• _Problem description_:
Only the lines from the one containing "Keep writing the OpenSCAD" through the one containing "return GLASS_TOP - TOUCH" are to be copied, exactly and with both ends kept.

• _Dataset records_:
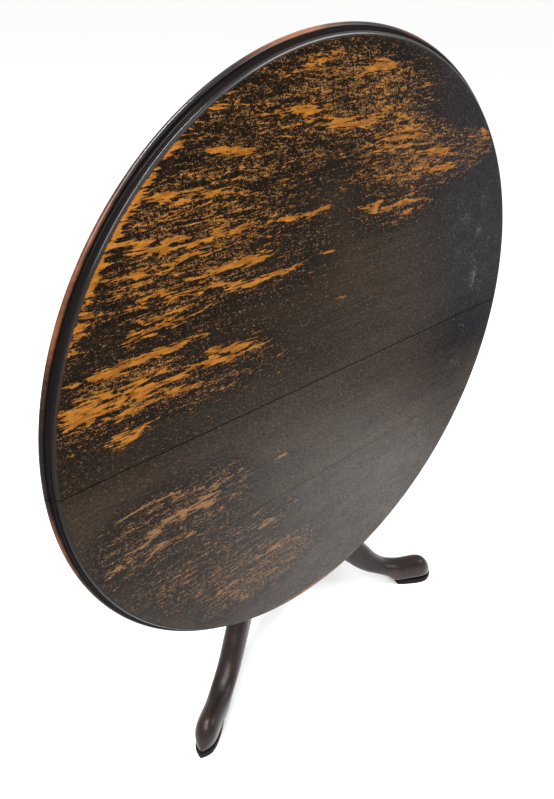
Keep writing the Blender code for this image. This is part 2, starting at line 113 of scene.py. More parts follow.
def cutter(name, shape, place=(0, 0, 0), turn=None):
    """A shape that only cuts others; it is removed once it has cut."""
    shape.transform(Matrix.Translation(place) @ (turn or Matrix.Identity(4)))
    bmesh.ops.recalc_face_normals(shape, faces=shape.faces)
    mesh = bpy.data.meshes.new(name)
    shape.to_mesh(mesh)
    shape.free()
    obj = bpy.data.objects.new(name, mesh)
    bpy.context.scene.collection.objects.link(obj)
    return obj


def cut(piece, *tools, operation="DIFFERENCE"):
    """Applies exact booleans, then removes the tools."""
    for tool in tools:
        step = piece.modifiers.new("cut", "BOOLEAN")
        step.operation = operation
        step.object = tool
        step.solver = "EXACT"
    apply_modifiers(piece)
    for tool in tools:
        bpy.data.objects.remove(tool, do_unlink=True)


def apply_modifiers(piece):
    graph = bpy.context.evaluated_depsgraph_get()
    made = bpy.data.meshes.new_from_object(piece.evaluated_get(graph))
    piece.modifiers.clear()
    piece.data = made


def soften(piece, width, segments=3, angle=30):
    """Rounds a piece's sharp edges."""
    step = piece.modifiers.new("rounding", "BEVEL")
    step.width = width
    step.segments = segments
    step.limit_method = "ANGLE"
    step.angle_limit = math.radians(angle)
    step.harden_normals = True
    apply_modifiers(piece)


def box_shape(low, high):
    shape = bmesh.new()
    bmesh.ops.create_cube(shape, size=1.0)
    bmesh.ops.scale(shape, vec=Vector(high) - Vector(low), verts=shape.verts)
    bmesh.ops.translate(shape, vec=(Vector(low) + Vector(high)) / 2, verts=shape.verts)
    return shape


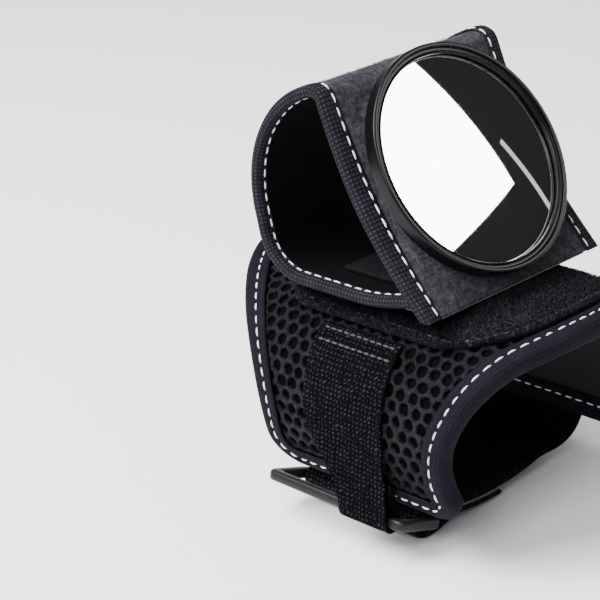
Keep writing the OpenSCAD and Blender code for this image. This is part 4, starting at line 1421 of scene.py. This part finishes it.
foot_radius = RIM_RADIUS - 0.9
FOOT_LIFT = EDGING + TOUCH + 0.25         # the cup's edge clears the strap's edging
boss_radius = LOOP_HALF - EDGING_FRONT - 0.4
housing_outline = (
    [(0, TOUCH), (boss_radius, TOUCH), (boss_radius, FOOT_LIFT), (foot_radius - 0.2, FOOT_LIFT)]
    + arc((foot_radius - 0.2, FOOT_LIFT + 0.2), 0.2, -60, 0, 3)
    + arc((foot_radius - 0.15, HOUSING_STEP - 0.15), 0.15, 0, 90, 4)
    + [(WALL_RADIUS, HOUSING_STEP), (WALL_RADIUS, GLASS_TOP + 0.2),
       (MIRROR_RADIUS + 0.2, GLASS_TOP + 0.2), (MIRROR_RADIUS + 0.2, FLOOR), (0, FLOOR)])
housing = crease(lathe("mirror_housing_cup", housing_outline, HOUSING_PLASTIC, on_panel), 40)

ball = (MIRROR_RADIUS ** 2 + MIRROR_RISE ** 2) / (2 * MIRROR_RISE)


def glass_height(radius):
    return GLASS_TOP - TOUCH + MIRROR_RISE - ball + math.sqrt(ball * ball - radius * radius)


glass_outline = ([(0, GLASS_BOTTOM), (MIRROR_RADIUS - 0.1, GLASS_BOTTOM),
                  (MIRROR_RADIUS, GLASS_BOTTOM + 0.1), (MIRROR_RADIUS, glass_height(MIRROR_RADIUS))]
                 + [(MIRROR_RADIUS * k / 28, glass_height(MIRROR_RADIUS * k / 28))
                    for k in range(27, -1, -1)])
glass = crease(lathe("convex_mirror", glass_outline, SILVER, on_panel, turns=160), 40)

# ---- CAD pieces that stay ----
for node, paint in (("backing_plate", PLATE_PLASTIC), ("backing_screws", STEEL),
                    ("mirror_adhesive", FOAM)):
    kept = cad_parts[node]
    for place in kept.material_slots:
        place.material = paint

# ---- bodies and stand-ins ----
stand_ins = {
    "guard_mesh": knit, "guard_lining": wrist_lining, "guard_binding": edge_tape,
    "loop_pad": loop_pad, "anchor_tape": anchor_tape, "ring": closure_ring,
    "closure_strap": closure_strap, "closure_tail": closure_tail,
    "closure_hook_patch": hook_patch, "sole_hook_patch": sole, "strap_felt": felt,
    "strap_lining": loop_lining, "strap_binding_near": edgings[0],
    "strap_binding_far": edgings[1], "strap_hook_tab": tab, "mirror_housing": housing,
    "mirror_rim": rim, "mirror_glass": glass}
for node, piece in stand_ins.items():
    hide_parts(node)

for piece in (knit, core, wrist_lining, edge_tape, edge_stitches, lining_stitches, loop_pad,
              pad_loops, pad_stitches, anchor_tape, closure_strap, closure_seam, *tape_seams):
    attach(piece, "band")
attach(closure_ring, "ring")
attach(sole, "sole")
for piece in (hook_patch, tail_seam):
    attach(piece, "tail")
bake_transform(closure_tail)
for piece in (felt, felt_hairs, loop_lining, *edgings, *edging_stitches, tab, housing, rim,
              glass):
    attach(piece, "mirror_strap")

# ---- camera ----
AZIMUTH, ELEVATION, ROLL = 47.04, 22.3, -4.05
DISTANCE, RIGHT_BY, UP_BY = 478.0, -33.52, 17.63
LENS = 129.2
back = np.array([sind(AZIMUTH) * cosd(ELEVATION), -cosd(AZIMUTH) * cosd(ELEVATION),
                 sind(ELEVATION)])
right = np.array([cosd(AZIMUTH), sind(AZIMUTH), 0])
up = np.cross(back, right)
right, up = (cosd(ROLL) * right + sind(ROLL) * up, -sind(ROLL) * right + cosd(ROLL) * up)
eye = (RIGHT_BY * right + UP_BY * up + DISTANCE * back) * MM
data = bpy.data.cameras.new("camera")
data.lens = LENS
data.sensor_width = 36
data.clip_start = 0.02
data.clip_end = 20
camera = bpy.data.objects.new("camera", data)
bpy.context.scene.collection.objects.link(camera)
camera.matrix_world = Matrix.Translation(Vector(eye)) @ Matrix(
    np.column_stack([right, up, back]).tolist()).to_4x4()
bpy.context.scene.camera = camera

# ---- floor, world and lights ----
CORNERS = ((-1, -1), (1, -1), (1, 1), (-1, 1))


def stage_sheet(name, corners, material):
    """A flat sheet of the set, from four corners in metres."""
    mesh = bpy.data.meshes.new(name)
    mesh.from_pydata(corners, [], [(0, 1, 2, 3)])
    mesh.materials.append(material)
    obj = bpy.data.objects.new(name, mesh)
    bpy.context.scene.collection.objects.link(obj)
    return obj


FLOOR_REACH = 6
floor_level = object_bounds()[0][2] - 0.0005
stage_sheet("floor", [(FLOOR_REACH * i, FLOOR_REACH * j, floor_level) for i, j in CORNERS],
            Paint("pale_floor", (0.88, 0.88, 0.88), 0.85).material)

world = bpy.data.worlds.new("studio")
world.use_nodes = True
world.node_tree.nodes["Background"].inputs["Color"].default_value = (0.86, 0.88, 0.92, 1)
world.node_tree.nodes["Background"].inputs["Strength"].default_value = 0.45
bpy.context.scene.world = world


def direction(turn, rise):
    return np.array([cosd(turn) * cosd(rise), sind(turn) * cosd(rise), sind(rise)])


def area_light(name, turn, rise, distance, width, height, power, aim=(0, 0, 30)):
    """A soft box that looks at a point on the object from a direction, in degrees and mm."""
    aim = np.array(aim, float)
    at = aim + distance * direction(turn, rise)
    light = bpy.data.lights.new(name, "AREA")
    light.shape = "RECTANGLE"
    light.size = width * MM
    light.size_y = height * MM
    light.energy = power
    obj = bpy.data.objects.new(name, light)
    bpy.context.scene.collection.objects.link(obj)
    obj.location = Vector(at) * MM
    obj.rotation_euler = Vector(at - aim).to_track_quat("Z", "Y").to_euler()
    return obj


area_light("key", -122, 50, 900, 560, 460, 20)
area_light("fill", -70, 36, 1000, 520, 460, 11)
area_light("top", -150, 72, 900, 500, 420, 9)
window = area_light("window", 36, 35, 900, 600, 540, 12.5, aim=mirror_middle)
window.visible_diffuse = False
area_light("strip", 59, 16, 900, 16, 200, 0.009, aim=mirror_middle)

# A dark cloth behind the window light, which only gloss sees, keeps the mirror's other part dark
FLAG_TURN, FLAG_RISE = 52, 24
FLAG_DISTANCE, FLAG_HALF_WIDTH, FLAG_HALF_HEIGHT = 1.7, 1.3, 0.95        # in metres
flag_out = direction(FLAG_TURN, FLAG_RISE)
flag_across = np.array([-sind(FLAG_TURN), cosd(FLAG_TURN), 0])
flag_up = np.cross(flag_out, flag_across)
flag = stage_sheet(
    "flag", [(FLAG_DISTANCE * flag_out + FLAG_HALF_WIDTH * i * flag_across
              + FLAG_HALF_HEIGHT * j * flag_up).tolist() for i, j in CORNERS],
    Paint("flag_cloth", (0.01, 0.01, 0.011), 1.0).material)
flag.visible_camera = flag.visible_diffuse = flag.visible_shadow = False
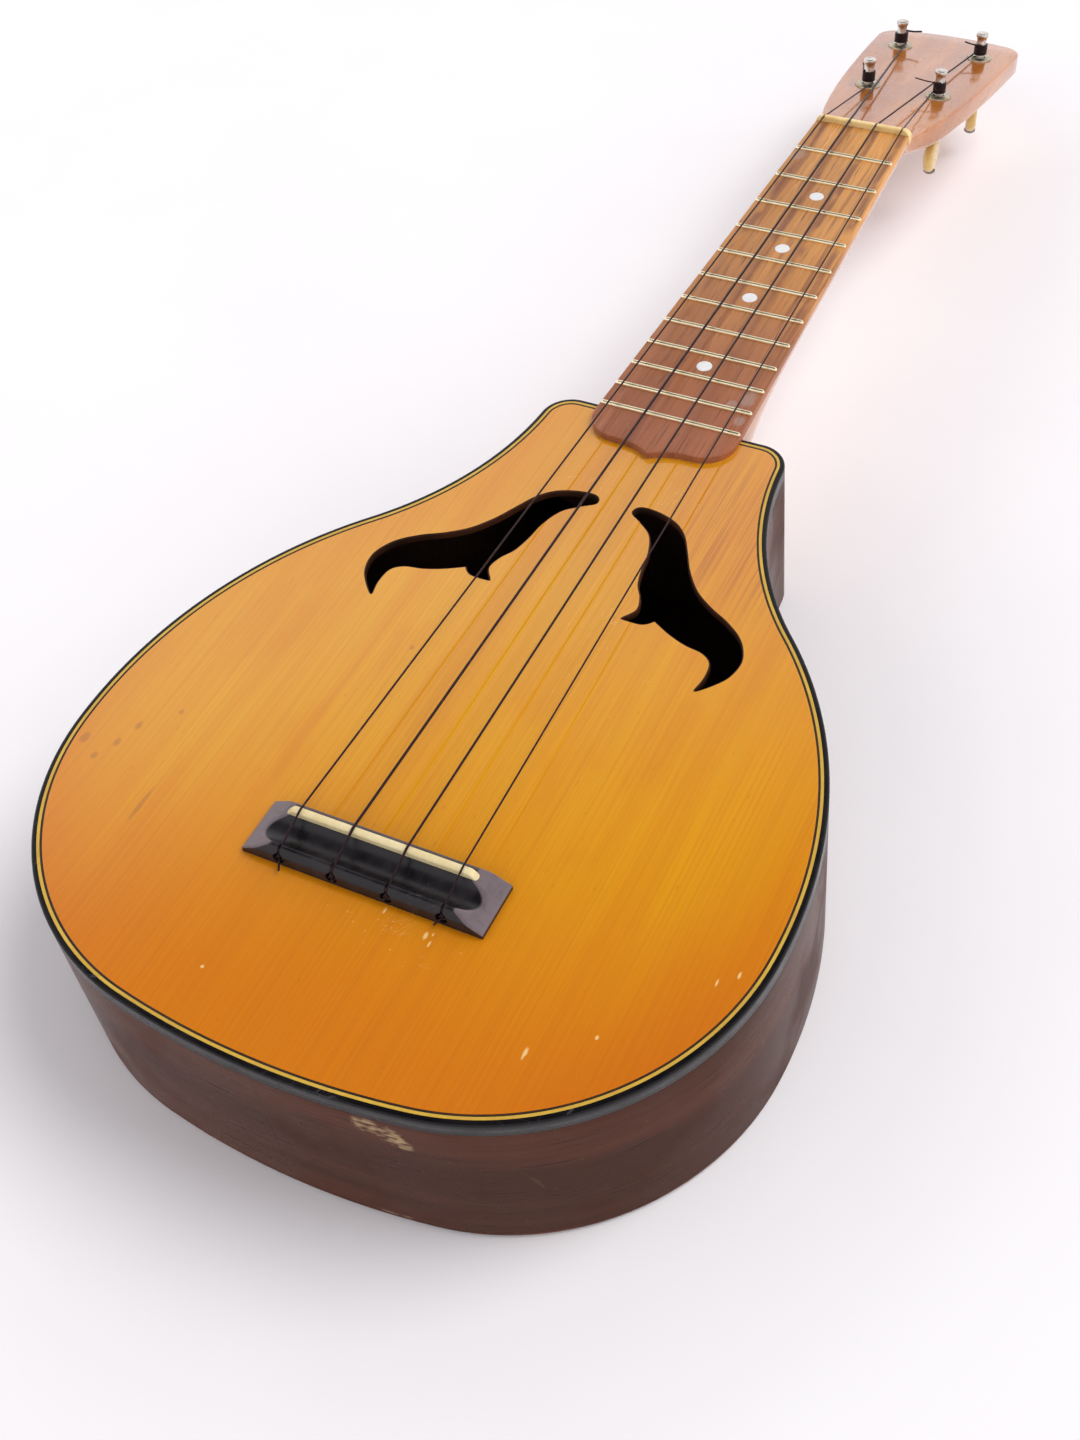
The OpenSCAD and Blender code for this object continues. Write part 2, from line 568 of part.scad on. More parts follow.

• _Solved exercise_:
Keep writing the OpenSCAD and Blender code for this image. This is part 4, starting at line 1421 of scene.py. This part finishes it.
foot_radius = RIM_RADIUS - 0.9
FOOT_LIFT = EDGING + TOUCH + 0.25         # the cup's edge clears the strap's edging
boss_radius = LOOP_HALF - EDGING_FRONT - 0.4
housing_outline = (
    [(0, TOUCH), (boss_radius, TOUCH), (boss_radius, FOOT_LIFT), (foot_radius - 0.2, FOOT_LIFT)]
    + arc((foot_radius - 0.2, FOOT_LIFT + 0.2), 0.2, -60, 0, 3)
    + arc((foot_radius - 0.15, HOUSING_STEP - 0.15), 0.15, 0, 90, 4)
    + [(WALL_RADIUS, HOUSING_STEP), (WALL_RADIUS, GLASS_TOP + 0.2),
       (MIRROR_RADIUS + 0.2, GLASS_TOP + 0.2), (MIRROR_RADIUS + 0.2, FLOOR), (0, FLOOR)])
housing = crease(lathe("mirror_housing_cup", housing_outline, HOUSING_PLASTIC, on_panel), 40)

ball = (MIRROR_RADIUS ** 2 + MIRROR_RISE ** 2) / (2 * MIRROR_RISE)


def glass_height(radius):
    return GLASS_TOP - TOUCH + MIRROR_RISE - ball + math.sqrt(ball * ball - radius * radius)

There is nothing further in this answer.